3rd of March. London Heathrow. Terminal 1. 3.35pm. 5 hours, 10 minutes later, Damascus, Syria.

Two weeks yesterday. Visa applied for. Train tickets to London booked and arrived in the post.

Packed? Barely unpacked.

What adventures. They await.

Remember Ingrim Strasse, being hideously behind and ‘qualified’

November 23, 2009

Ingrim Strasse is one of those tiny, tiny streets up at the east end of Altstadt. Up there, they all get a bit complicated and go in all manner of different directions. But there’s something better about Ingrim Str. compared to the rest.

It’s a pretty narrow and high street, quite like all of them down that end of town. The windows are high as well, but some of the window and house-faces are large open windows, not unlike shop windows

But the special thing about Ingrim Strasse occurs to me every Friday when I’m walking home from my 9am Language Acquisition lecture in the germanistisches Seminar. It’s such a strange street. You walk down it and, just because of human curiosity, you move your head from side to side. You look in windows, because they’re at your eye-level. This is the good bit.

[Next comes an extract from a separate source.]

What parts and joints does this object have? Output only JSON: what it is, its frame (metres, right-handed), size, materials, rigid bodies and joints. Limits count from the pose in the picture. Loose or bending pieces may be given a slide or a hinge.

Every window has something odd and different in it. It’s so… oddly exotic and fun. It’s such a traditional street, though. All the wooden furniture in the weird rooms beyond the exciting frames. You walk past that show with the huge office right there on the street – huge glass window – the name of the shop written in some odd script that you can only guess is something like Armenian, even though the ‘first’ letter looks a bit like an M…

Ingrim Str.’s just one of those places you can’t quite believe you’ve finished walking down when you get to the end. It’s the kind of street you just want to walk down again. And again.

I’ll take Polly there when she comes on Thursday (!).